Task to carry out: Output exactly the lines from the first one down to the line containing "two strap handles.", inclusive.

Data segment:

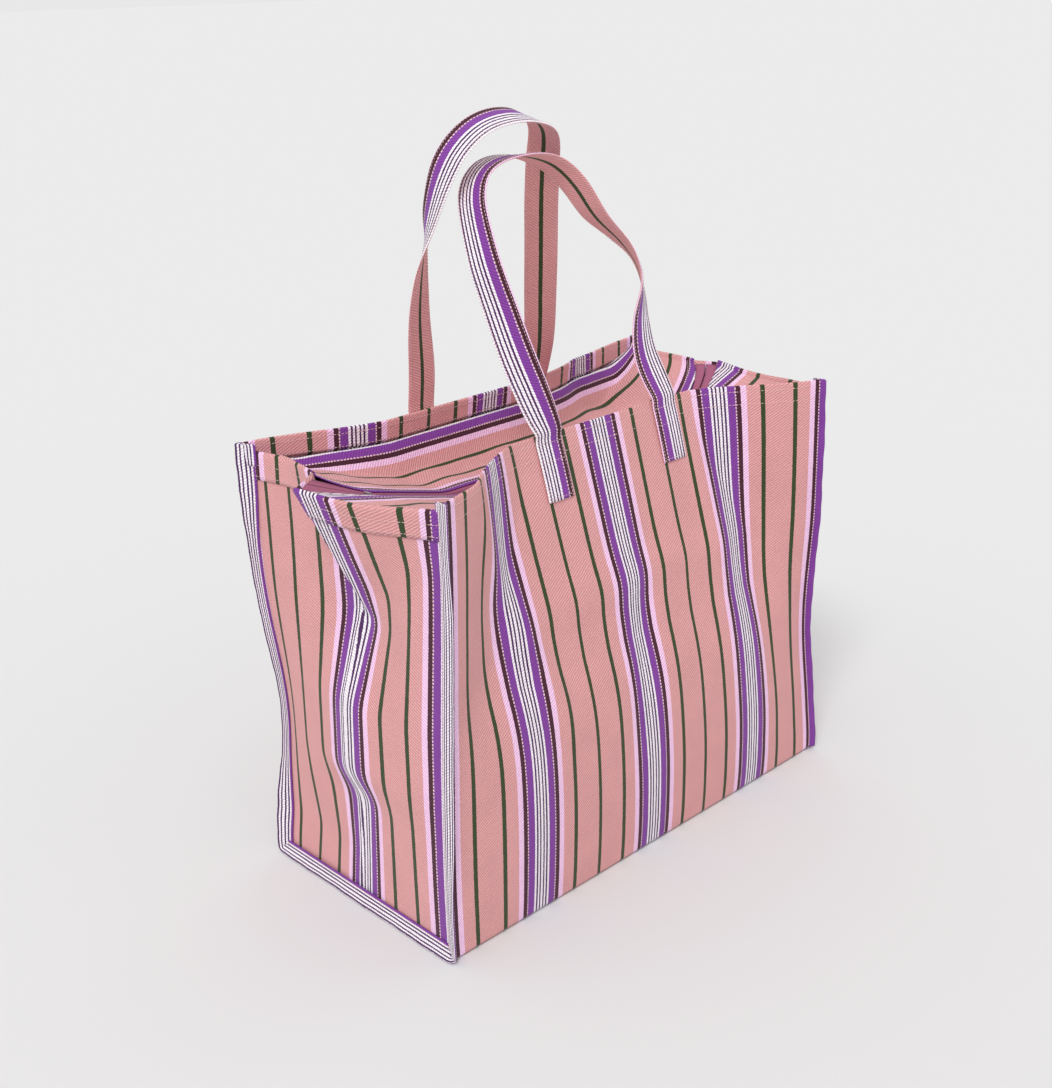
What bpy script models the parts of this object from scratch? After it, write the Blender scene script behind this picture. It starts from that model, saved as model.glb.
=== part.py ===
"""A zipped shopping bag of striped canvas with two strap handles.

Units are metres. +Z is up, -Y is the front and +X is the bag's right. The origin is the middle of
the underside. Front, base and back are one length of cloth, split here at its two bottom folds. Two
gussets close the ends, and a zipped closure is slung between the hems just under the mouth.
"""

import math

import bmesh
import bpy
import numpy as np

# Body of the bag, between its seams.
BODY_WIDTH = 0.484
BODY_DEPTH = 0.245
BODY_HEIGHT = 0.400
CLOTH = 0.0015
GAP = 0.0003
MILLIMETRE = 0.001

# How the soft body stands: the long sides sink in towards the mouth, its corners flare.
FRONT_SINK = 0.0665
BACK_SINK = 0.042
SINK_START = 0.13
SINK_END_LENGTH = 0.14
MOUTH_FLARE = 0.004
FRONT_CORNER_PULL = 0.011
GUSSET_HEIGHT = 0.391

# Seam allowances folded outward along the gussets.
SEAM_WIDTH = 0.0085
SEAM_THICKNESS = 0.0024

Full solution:
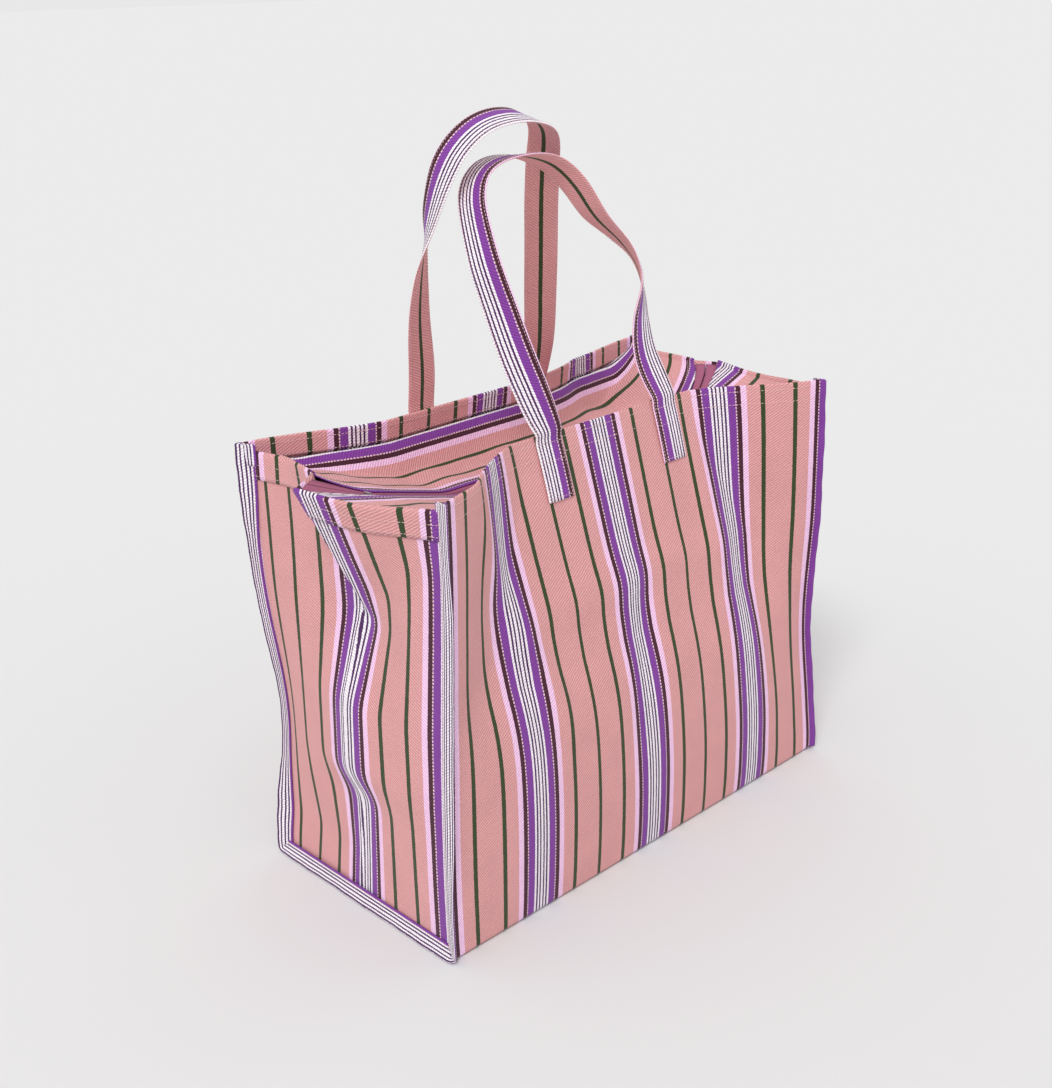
What bpy script models the parts of this object from scratch? After it, write the Blender scene script behind this picture. It starts from that model, saved as model.glb.
=== part.py ===
"""A zipped shopping bag of striped canvas with two strap handles.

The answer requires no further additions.